[start]

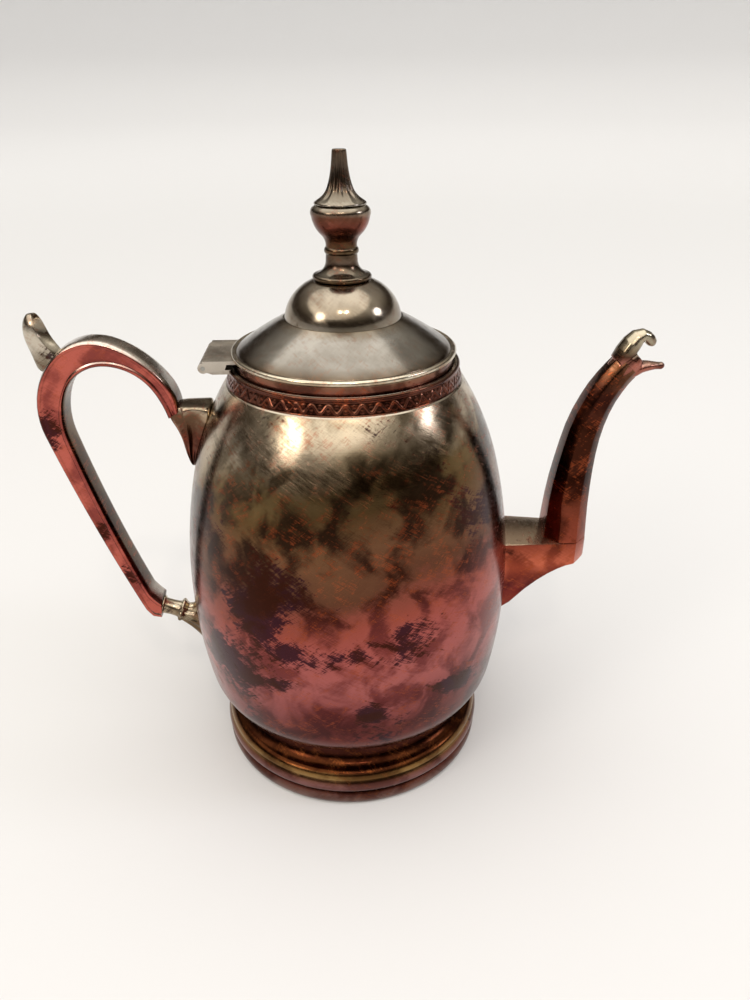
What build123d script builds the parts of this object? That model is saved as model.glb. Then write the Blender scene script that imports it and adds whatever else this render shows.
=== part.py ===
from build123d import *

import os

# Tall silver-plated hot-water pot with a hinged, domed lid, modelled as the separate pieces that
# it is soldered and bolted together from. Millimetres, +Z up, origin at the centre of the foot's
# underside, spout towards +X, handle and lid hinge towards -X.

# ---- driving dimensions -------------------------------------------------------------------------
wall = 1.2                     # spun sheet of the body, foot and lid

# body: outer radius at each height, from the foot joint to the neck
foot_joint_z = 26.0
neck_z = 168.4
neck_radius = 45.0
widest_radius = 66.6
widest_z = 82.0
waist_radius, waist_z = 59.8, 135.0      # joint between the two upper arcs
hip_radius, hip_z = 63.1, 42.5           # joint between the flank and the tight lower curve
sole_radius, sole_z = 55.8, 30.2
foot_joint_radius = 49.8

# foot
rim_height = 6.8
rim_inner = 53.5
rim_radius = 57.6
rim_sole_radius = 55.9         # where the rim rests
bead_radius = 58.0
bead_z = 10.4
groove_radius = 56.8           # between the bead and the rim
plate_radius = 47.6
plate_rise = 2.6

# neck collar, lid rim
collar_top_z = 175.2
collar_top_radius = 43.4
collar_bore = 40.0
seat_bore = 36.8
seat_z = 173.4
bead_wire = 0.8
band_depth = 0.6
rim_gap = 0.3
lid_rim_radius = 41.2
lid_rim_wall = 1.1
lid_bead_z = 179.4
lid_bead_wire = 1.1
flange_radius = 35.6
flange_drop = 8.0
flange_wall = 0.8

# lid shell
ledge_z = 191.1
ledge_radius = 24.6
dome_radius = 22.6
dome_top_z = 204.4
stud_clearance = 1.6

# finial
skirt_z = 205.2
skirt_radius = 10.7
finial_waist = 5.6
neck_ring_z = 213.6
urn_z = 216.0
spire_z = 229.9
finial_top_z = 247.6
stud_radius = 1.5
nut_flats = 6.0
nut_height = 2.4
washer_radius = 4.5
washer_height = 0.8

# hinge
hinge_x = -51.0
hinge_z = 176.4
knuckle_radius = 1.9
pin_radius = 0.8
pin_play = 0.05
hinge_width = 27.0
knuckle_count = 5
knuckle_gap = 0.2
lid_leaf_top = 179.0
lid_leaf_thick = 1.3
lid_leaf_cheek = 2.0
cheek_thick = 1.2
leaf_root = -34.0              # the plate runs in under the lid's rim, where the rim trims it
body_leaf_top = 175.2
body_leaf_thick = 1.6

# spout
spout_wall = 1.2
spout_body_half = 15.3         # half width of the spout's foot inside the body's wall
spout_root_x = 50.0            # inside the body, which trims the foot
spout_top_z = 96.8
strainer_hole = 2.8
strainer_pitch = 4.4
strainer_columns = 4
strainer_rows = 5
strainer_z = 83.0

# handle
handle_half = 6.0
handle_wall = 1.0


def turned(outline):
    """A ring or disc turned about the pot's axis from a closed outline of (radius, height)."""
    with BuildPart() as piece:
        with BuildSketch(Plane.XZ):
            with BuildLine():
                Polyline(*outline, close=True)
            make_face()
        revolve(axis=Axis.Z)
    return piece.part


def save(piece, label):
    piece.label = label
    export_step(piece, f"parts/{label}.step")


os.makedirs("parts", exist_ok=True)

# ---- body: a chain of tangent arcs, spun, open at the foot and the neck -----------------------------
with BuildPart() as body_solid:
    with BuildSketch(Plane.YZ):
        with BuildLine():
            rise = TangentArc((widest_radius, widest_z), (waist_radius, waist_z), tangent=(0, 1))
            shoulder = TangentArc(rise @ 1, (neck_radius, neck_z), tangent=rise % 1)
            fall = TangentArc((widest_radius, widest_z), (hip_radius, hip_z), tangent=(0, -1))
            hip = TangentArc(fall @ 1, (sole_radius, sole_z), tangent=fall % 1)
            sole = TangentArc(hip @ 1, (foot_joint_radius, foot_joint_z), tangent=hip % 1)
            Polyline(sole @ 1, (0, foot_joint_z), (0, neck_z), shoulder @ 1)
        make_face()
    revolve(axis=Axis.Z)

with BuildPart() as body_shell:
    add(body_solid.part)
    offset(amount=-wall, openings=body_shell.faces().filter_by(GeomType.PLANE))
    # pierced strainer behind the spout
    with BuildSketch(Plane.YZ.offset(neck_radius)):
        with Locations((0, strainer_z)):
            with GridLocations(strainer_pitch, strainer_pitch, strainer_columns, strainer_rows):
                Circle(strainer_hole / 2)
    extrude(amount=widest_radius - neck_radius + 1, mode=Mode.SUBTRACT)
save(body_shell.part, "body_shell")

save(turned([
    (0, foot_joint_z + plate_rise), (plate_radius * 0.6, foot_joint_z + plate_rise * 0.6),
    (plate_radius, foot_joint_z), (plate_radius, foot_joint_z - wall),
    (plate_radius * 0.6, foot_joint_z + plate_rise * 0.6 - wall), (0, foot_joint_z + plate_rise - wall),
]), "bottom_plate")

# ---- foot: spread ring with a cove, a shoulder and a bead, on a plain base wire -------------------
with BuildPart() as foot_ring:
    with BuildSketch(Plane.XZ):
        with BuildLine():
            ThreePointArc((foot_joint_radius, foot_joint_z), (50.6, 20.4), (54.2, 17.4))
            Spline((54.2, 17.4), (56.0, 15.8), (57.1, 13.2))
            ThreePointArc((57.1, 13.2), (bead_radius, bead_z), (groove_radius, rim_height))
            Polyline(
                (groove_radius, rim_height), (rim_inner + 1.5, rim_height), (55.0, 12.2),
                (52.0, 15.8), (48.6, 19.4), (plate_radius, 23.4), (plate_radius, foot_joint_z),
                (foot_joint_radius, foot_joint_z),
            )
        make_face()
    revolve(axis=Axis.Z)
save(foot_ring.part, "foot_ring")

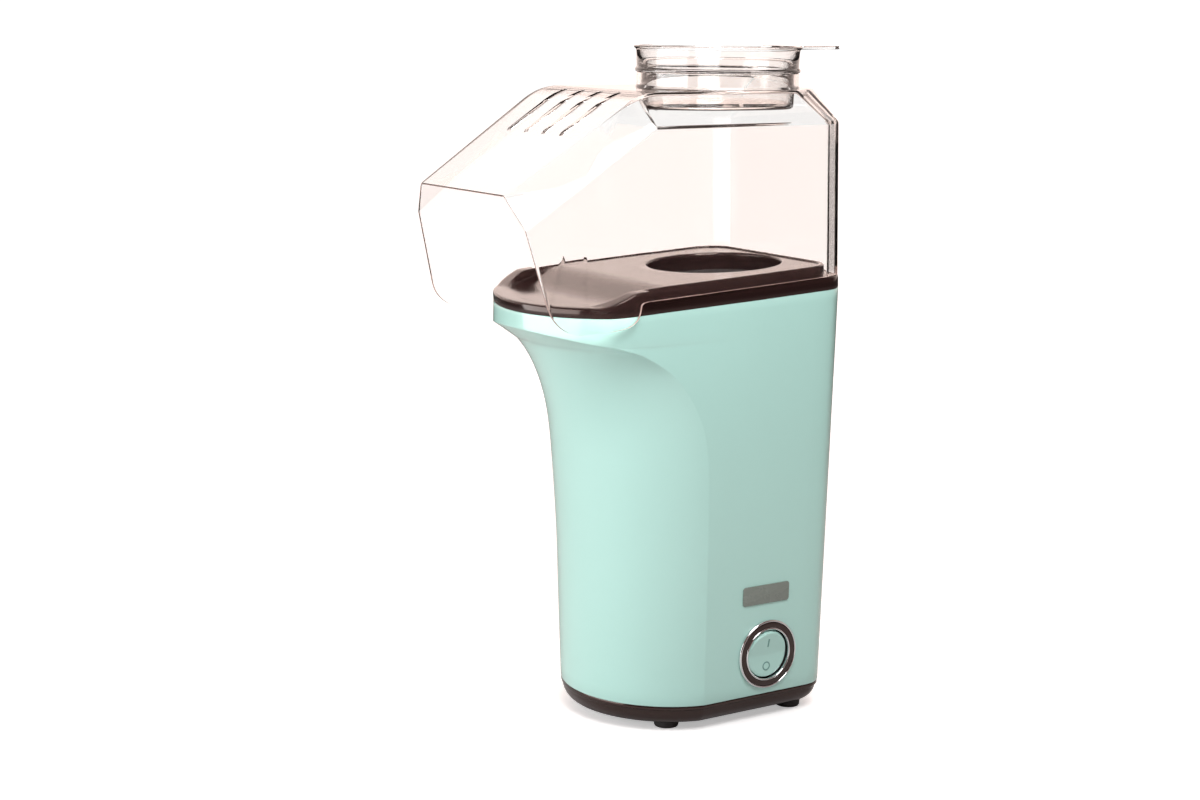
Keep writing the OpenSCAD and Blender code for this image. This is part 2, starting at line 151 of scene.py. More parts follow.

[end]

**GIVEN REQUEST**
Write out the full listing exactly as given.

**FINISHED TASK**
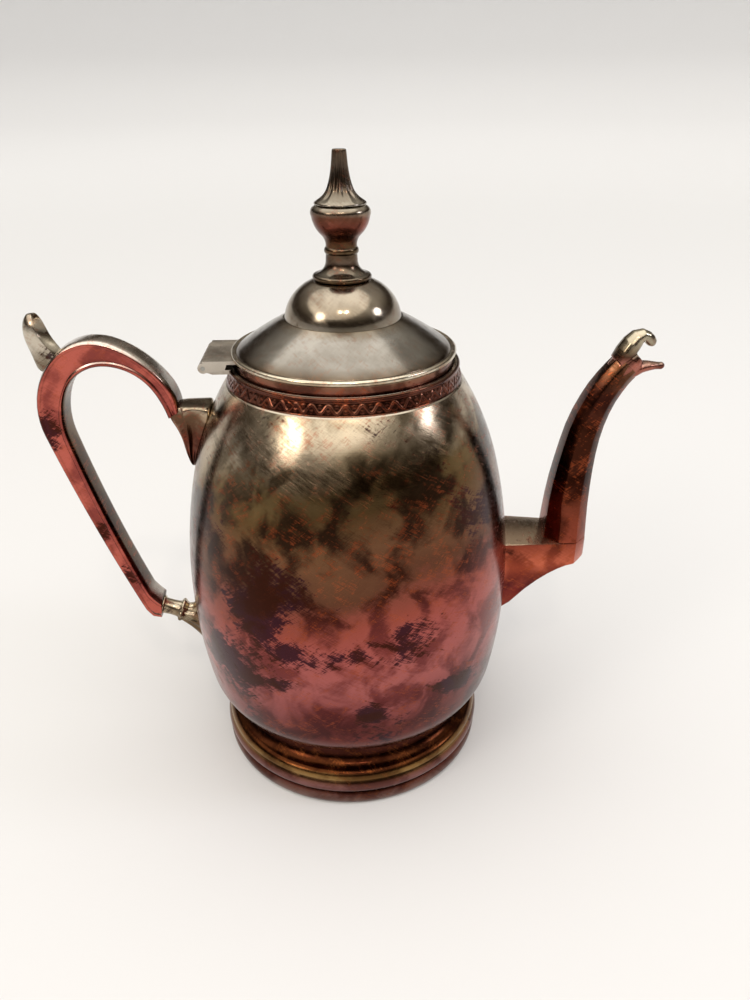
What build123d script builds the parts of this object? That model is saved as model.glb. Then write the Blender scene script that imports it and adds whatever else this render shows.
=== part.py ===
from build123d import *

import os

# Tall silver-plated hot-water pot with a hinged, domed lid, modelled as the separate pieces that
# it is soldered and bolted together from. Millimetres, +Z up, origin at the centre of the foot's
# underside, spout towards +X, handle and lid hinge towards -X.

# ---- driving dimensions -------------------------------------------------------------------------
wall = 1.2                     # spun sheet of the body, foot and lid

# body: outer radius at each height, from the foot joint to the neck
foot_joint_z = 26.0
neck_z = 168.4
neck_radius = 45.0
widest_radius = 66.6
widest_z = 82.0
waist_radius, waist_z = 59.8, 135.0      # joint between the two upper arcs
hip_radius, hip_z = 63.1, 42.5           # joint between the flank and the tight lower curve
sole_radius, sole_z = 55.8, 30.2
foot_joint_radius = 49.8

# foot
rim_height = 6.8
rim_inner = 53.5
rim_radius = 57.6
rim_sole_radius = 55.9         # where the rim rests
bead_radius = 58.0
bead_z = 10.4
groove_radius = 56.8           # between the bead and the rim
plate_radius = 47.6
plate_rise = 2.6

# neck collar, lid rim
collar_top_z = 175.2
collar_top_radius = 43.4
collar_bore = 40.0
seat_bore = 36.8
seat_z = 173.4
bead_wire = 0.8
band_depth = 0.6
rim_gap = 0.3
lid_rim_radius = 41.2
lid_rim_wall = 1.1
lid_bead_z = 179.4
lid_bead_wire = 1.1
flange_radius = 35.6
flange_drop = 8.0
flange_wall = 0.8

# lid shell
ledge_z = 191.1
ledge_radius = 24.6
dome_radius = 22.6
dome_top_z = 204.4
stud_clearance = 1.6

# finial
skirt_z = 205.2
skirt_radius = 10.7
finial_waist = 5.6
neck_ring_z = 213.6
urn_z = 216.0
spire_z = 229.9
finial_top_z = 247.6
stud_radius = 1.5
nut_flats = 6.0
nut_height = 2.4
washer_radius = 4.5
washer_height = 0.8

# hinge
hinge_x = -51.0
hinge_z = 176.4
knuckle_radius = 1.9
pin_radius = 0.8
pin_play = 0.05
hinge_width = 27.0
knuckle_count = 5
knuckle_gap = 0.2
lid_leaf_top = 179.0
lid_leaf_thick = 1.3
lid_leaf_cheek = 2.0
cheek_thick = 1.2
leaf_root = -34.0              # the plate runs in under the lid's rim, where the rim trims it
body_leaf_top = 175.2
body_leaf_thick = 1.6

# spout
spout_wall = 1.2
spout_body_half = 15.3         # half width of the spout's foot inside the body's wall
spout_root_x = 50.0            # inside the body, which trims the foot
spout_top_z = 96.8
strainer_hole = 2.8
strainer_pitch = 4.4
strainer_columns = 4
strainer_rows = 5
strainer_z = 83.0

# handle
handle_half = 6.0
handle_wall = 1.0


def turned(outline):
    """A ring or disc turned about the pot's axis from a closed outline of (radius, height)."""
    with BuildPart() as piece:
        with BuildSketch(Plane.XZ):
            with BuildLine():
                Polyline(*outline, close=True)
            make_face()
        revolve(axis=Axis.Z)
    return piece.part


def save(piece, label):
    piece.label = label
    export_step(piece, f"parts/{label}.step")


os.makedirs("parts", exist_ok=True)

# ---- body: a chain of tangent arcs, spun, open at the foot and the neck -----------------------------
with BuildPart() as body_solid:
    with BuildSketch(Plane.YZ):
        with BuildLine():
            rise = TangentArc((widest_radius, widest_z), (waist_radius, waist_z), tangent=(0, 1))
            shoulder = TangentArc(rise @ 1, (neck_radius, neck_z), tangent=rise % 1)
            fall = TangentArc((widest_radius, widest_z), (hip_radius, hip_z), tangent=(0, -1))
            hip = TangentArc(fall @ 1, (sole_radius, sole_z), tangent=fall % 1)
            sole = TangentArc(hip @ 1, (foot_joint_radius, foot_joint_z), tangent=hip % 1)
            Polyline(sole @ 1, (0, foot_joint_z), (0, neck_z), shoulder @ 1)
        make_face()
    revolve(axis=Axis.Z)

with BuildPart() as body_shell:
    add(body_solid.part)
    offset(amount=-wall, openings=body_shell.faces().filter_by(GeomType.PLANE))
    # pierced strainer behind the spout
    with BuildSketch(Plane.YZ.offset(neck_radius)):
        with Locations((0, strainer_z)):
            with GridLocations(strainer_pitch, strainer_pitch, strainer_columns, strainer_rows):
                Circle(strainer_hole / 2)
    extrude(amount=widest_radius - neck_radius + 1, mode=Mode.SUBTRACT)
save(body_shell.part, "body_shell")

save(turned([
    (0, foot_joint_z + plate_rise), (plate_radius * 0.6, foot_joint_z + plate_rise * 0.6),
    (plate_radius, foot_joint_z), (plate_radius, foot_joint_z - wall),
    (plate_radius * 0.6, foot_joint_z + plate_rise * 0.6 - wall), (0, foot_joint_z + plate_rise - wall),
]), "bottom_plate")

# ---- foot: spread ring with a cove, a shoulder and a bead, on a plain base wire -------------------
with BuildPart() as foot_ring:
    with BuildSketch(Plane.XZ):
        with BuildLine():
            ThreePointArc((foot_joint_radius, foot_joint_z), (50.6, 20.4), (54.2, 17.4))
            Spline((54.2, 17.4), (56.0, 15.8), (57.1, 13.2))
            ThreePointArc((57.1, 13.2), (bead_radius, bead_z), (groove_radius, rim_height))
            Polyline(
                (groove_radius, rim_height), (rim_inner + 1.5, rim_height), (55.0, 12.2),
                (52.0, 15.8), (48.6, 19.4), (plate_radius, 23.4), (plate_radius, foot_joint_z),
                (foot_joint_radius, foot_joint_z),
            )
        make_face()
    revolve(axis=Axis.Z)
save(foot_ring.part, "foot_ring")

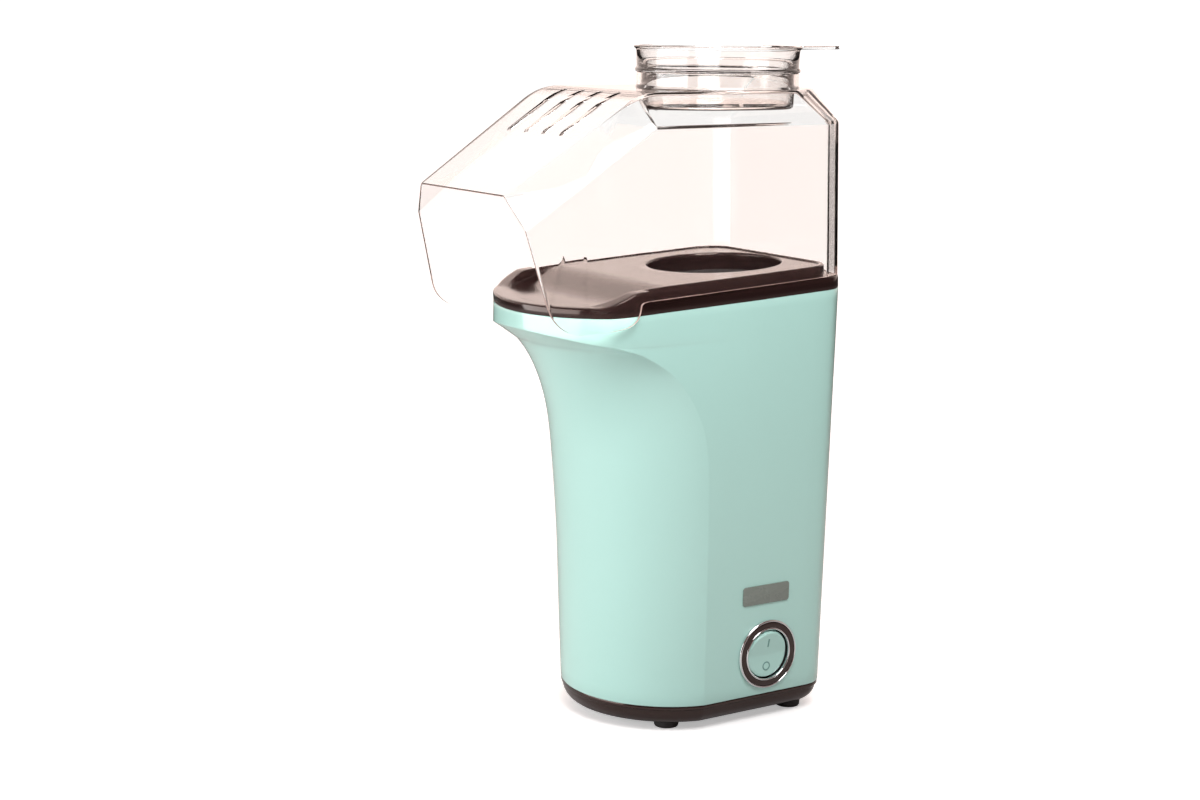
Keep writing the OpenSCAD and Blender code for this image. This is part 2, starting at line 151 of scene.py. More parts follow.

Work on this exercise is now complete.